2. Die Voraussetzungen für eine Zuständigkeitsbestimmung nach § 36 Abs. 1 Nr. 6 ZPO liegen nicht vor.

Nach dieser Vorschrift ist das zuständige Gericht zu bestimmen, wenn sich verschiedene Gerichte, von denen eines für den Rechtsstreit zuständig ist, rechtskräftig für unzuständig erklärt haben.

Daran fehlt es. Die Unzuständigkeitserklärung muss unanfechtbar und verbindlich sein (vgl. BGHZ 144, 21/24; Zöller/Vollkommer ZPO 23. Aufl. § 36 Rn. 25). Dies ist bei einer Unzuständigkeitserklärung im Rahmen eines Verweisungsbeschlusses nach § 281 Abs. 1 ZPO der Fall, weil dieser nach § 281 Abs. 2 Satz 2 und 4 ZPO unanfechtbar und - von den Ausnahmefällen der Willkür und der Verletzung des rechtlichen Gehörs abgesehen - bindend ist (vgl. Zöller/Vollkommer aaO). Die Verfügung des Landgerichts München I vom 14.11.2002 enthält aber keine Unzuständigkeitserklärung; sie spricht auch keine Verweisung aus, sondern eine "Abgabe". Das Landgericht München I ist ersichtlich davon ausgegangen, dass in diesem Stadium des Verfahrens noch eine Abgabe - allein auf den Wunsch der Klägerin hin - erfolgen könne; deswegen hat es auch dem Beklagten nicht rechtliches Gehör gegeben, wie es notwendige Voraussetzung einer Verweisung gewesen wäre. Danach fehlt es an einer rechtskräftigen Unzuständigkeitserklärung im Sinne des § 36 Abs. 1 Nr. 6 ZPO.

Der Verweisungsbeschluss des Landgerichts Stuttgart vom 4.12.2002 enthält zwar eine Unzuständigkeitserklärung im Sinne des § 36 Abs. 1 Nr. 6 ZPO; er ist aber schon deswegen nicht verbindlich, weil er unter Verletzung des rechtlichen Gehörs der Parteien ergangen ist.

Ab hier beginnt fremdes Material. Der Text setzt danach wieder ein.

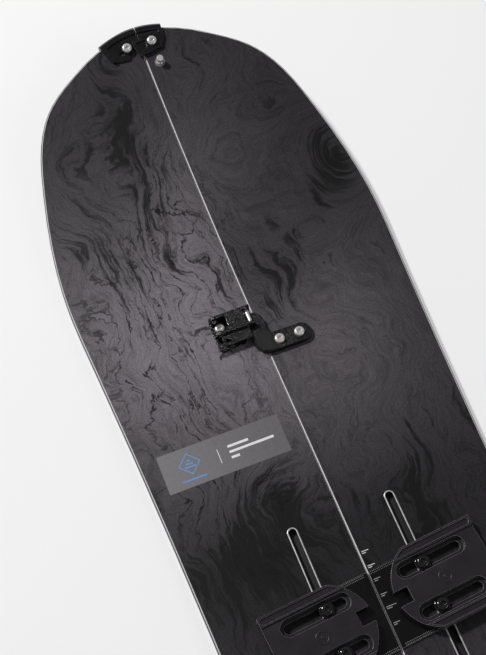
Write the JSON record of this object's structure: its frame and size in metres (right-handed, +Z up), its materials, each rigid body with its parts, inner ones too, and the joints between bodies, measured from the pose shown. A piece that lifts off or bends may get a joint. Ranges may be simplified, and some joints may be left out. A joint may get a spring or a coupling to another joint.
{
  "type": "splitboard",
  "caption": "Two-piece snowboard split along its length, with tip clips, closing toggle clips and sliding binding pucks in channels.",
  "frame": {"origin": "centre of the running base on the seam, at mid-length, on the surface the board lies on", "axes": "+Y towards the nose along the seam, +X to the right when facing the nose, +Z up from the base"},
  "size_m": [0.3042, 1.5938, 0.0529],
  "materials": {
    "base_plastic": "sintered, satin",
    "edge_steel": "ground",
    "glass_laminate": "resin, semi-matt",
    "core_wood": "sealed in resin",
    "sidewall_plastic": "satin",
    "topsheet_film": "printed, satin",
    "channel_rail": "moulded, satin",
    "insert_steel": "plain",
    "puck_plastic": "moulded, matt",
    "plate_plastic": "textured, matt",
    "bolt_black": "gloss black",
    "nut_steel": "plain",
    "clip_black": "anodised, speckled",
    "pin_steel": "polished",
    "screw_steel": "polished",
    "stud_steel": "turned"
  },
  "bodies": {
    "left_half": {"clip_screws": "screw_steel", "front_clip_base": "clip_black", "front_clip_pivot_pins": "pin_steel", "left_base_sheet": "base_plastic", "left_channels": "channel_rail", "left_core": "core_wood", "left_inner_edge": "edge_steel", "left_inner_sidewall": "sidewall_plastic", "left_inserts": "insert_steel", "left_lower_laminate": "glass_laminate", "left_outer_edge": "edge_steel", "left_outer_sidewall": "sidewall_plastic", "left_tip_screws": "screw_steel", "left_topsheet": "topsheet_film", "left_upper_laminate": "glass_laminate", "nose_clip_left": "clip_black", "rear_clip_base": "clip_black", "rear_clip_pivot_pins": "pin_steel", "tail_clip_left": "clip_black"},
    "right_half": {"front_hook_plate": "clip_black", "hook_screws": "screw_steel", "nose_clip_right": "clip_black", "rear_hook_plate": "clip_black", "right_base_sheet": "base_plastic", "right_channels": "channel_rail", "right_core": "core_wood", "right_inner_edge": "edge_steel", "right_inner_sidewall": "sidewall_plastic", "right_inserts": "insert_steel", "right_lower_laminate": "glass_laminate", "right_outer_edge": "edge_steel", "right_outer_sidewall": "sidewall_plastic", "right_studs": "stud_steel", "right_tip_screws": "screw_steel", "right_topsheet": "topsheet_film", "right_upper_laminate": "glass_laminate", "tail_clip_right": "clip_black"},
    "front_lever": {"front_clip_lever": "clip_black", "front_clip_bar": "pin_steel"},
    "rear_lever": {"rear_clip_lever": "clip_black", "rear_clip_bar": "pin_steel"},
    "front_left_bolt_set": {"front_left_bolts": "bolt_black", "front_left_nuts": "nut_steel"},
    "front_left_puck_set": {"front_left_puck": "puck_plastic", "front_left_puck_plate": "plate_plastic"},
    "front_right_bolt_set": {"front_right_bolts": "bolt_black", "front_right_nuts": "nut_steel"},
    "front_right_puck_set": {"front_right_puck": "puck_plastic", "front_right_puck_plate": "plate_plastic"},
    "rear_left_bolt_set": {"rear_left_bolts": "bolt_black", "rear_left_nuts": "nut_steel"},
    "rear_left_puck_set": {"rear_left_puck": "puck_plastic", "rear_left_puck_plate": "plate_plastic"},
    "rear_right_bolt_set": {"rear_right_bolts": "bolt_black", "rear_right_nuts": "nut_steel"},
    "rear_right_puck_set": {"rear_right_puck": "puck_plastic", "rear_right_puck_plate": "plate_plastic"}
  },
  "joints": [
    {"name": "halves_slide", "type": "slide", "parent": "left_half", "child": "right_half", "axis": [1, 0, 0], "range_m": [0, 0.045]},
    {"name": "front_lever_hinge", "type": "hinge", "parent": "left_half", "child": "front_lever", "pos_m": [-0.0356, 0.4834, 0.016], "axis": [0, -1, 0], "range_deg": [0, 130]},
    {"name": "rear_lever_hinge", "type": "hinge", "parent": "left_half", "child": "rear_lever", "pos_m": [-0.0356, -0.4834, 0.016], "axis": [0, -1, 0], "range_deg": [0, 130]},
    {"name": "front_left_channel_slide", "type": "slide", "parent": "left_half", "child": "front_left_bolt_set", "axis": [0, 1, 0], "range_m": [-0.055, 0.055]},
    {"name": "front_left_puck_slide", "type": "slide", "parent": "front_left_bolt_set", "child": "front_left_puck_set", "axis": [-0.9965, -0.0837, 0], "range_m": [0, 0.013]},
    {"name": "front_right_channel_slide", "type": "slide", "parent": "right_half", "child": "front_right_bolt_set", "axis": [0, 1, 0], "range_m": [-0.055, 0.055]},
    {"name": "front_right_puck_slide", "type": "slide", "parent": "front_right_bolt_set", "child": "front_right_puck_set", "axis": [0.9965, 0.0837, 0], "range_m": [0, 0.013]},
    {"name": "rear_left_channel_slide", "type": "slide", "parent": "left_half", "child": "rear_left_bolt_set", "axis": [0, 1, 0], "range_m": [-0.055, 0.055]},
    {"name": "rear_left_puck_slide", "type": "slide", "parent": "rear_left_bolt_set", "child": "rear_left_puck_set", "axis": [-1, 0, 0], "range_m": [0, 0.013]},
    {"name": "rear_right_channel_slide", "type": "slide", "parent": "right_half", "child": "rear_right_bolt_set", "axis": [0, 1, 0], "range_m": [-0.055, 0.055]},
    {"name": "rear_right_puck_slide", "type": "slide", "parent": "rear_right_bolt_set", "child": "rear_right_puck_set", "axis": [1, 0, 0], "range_m": [0, 0.013]}
  ],
  "couplings": [
    {"joint": "front_lever_hinge", "follows": "halves_slide", "rad_per_m": 50},
    {"joint": "rear_lever_hinge", "follows": "halves_slide", "rad_per_m": 50}
  ]
}
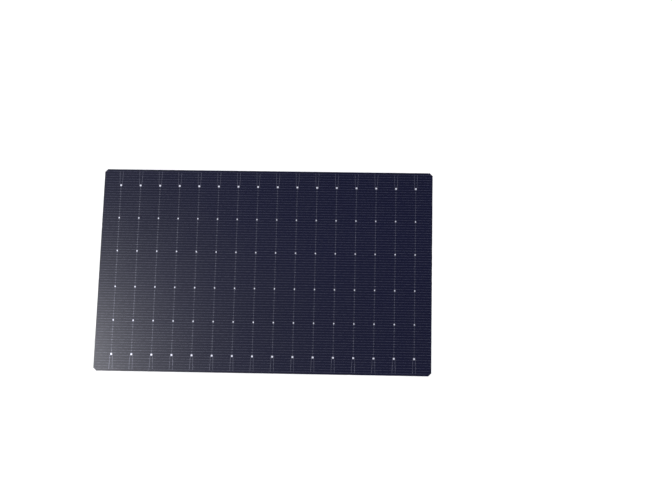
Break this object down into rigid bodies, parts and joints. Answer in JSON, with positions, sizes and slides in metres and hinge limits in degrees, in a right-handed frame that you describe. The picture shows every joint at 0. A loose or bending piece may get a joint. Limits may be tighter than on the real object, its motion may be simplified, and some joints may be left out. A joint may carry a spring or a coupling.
{
  "type": "half-format multi-busbar silicon solar cell",
  "caption": "Thin bare crystalline silicon solar cell of half-wafer format with fine silver fingers, busbars, forked line ends and solder pads printed on both faces.",
  "frame": {"origin": "centre of the wafer's outline, at the level of the undersides of the rear pads and busbars, on which it lies", "axes": "+X along the long edges and the fingers, +Y along the busbars, +Z out of the sunny face; the part is the same turned half round about Z"},
  "size_m": [0.182, 0.1132, 0.0002],
  "materials": {
    "silicon": "satin",
    "front_film": "satin",
    "rear_film": "satin",
    "fine_line_silver": "matte",
    "pad_silver": "matte"
  },
  "bodies": {
    "root": {"silicon_wafer": "silicon", "front_antireflection_film": "front_film", "rear_passivation_film": "rear_film", "front_fingers": "fine_line_silver", "front_busbar_01": "fine_line_silver", "front_busbar_02": "fine_line_silver", "front_busbar_03": "fine_line_silver", "front_busbar_04": "fine_line_silver", "front_busbar_05": "fine_line_silver", "front_busbar_06": "fine_line_silver", "front_busbar_07": "fine_line_silver", "front_busbar_08": "fine_line_silver", "front_busbar_09": "fine_line_silver", "front_busbar_10": "fine_line_silver", "front_busbar_11": "fine_line_silver", "front_busbar_12": "fine_line_silver", "front_busbar_13": "fine_line_silver", "front_busbar_14": "fine_line_silver", "front_busbar_15": "fine_line_silver", "front_busbar_16": "fine_line_silver", "front_forks_far_edge": "fine_line_silver", "front_forks_near_edge": "fine_line_silver", "front_pad_row_1": "pad_silver", "front_pad_row_2": "pad_silver", "front_pad_row_3": "pad_silver", "front_pad_row_4": "pad_silver", "front_pad_row_5": "pad_silver", "front_pad_row_6": "pad_silver", "rear_fingers": "fine_line_silver", "rear_busbar_01": "fine_line_silver", "rear_busbar_02": "fine_line_silver", "rear_busbar_03": "fine_line_silver", "rear_busbar_04": "fine_line_silver", "rear_busbar_05": "fine_line_silver", "rear_busbar_06": "fine_line_silver", "rear_busbar_07": "fine_line_silver", "rear_busbar_08": "fine_line_silver", "rear_busbar_09": "fine_line_silver", "rear_busbar_10": "fine_line_silver", "rear_busbar_11": "fine_line_silver", "rear_busbar_12": "fine_line_silver", "rear_busbar_13": "fine_line_silver", "rear_busbar_14": "fine_line_silver", "rear_busbar_15": "fine_line_silver", "rear_busbar_16": "fine_line_silver", "rear_forks_far_edge": "fine_line_silver", "rear_forks_near_edge": "fine_line_silver", "rear_pad_row_1": "pad_silver", "rear_pad_row_2": "pad_silver", "rear_pad_row_3": "pad_silver", "rear_pad_row_4": "pad_silver", "rear_pad_row_5": "pad_silver", "rear_pad_row_6": "pad_silver"}
  },
  "joints": []
}
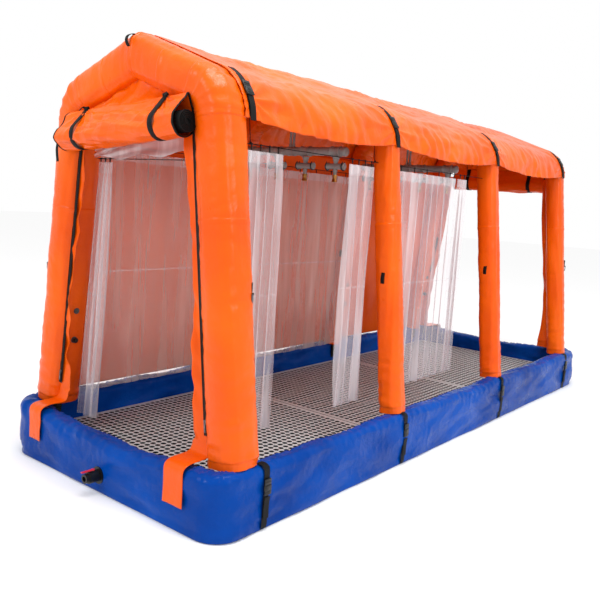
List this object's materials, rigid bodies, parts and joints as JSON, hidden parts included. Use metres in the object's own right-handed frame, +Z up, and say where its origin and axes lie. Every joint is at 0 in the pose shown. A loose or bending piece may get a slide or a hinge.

3. Die Sache wird dem vorlegenden Landgericht München I zurückgegeben, das durch die Abgabe des Rechtsstreits nach Widerspruch im Mahnverfahren hierdurch in seiner Zuständigkeit allerdings nicht gebunden ist (§ 696 Abs. 5 ZPO). Es wird die Prüfung der Zuständigkeit (vgl. Thomas/Putzo/Hüßtege ZPO 24. Aufl. § 696 Rn. 25) nachholen müssen, zumal sich aus dem Parteivorbringen weder eine Zuständigkeit des Landgerichts München I noch eine solche des Landgerichts Stuttgart ergibt.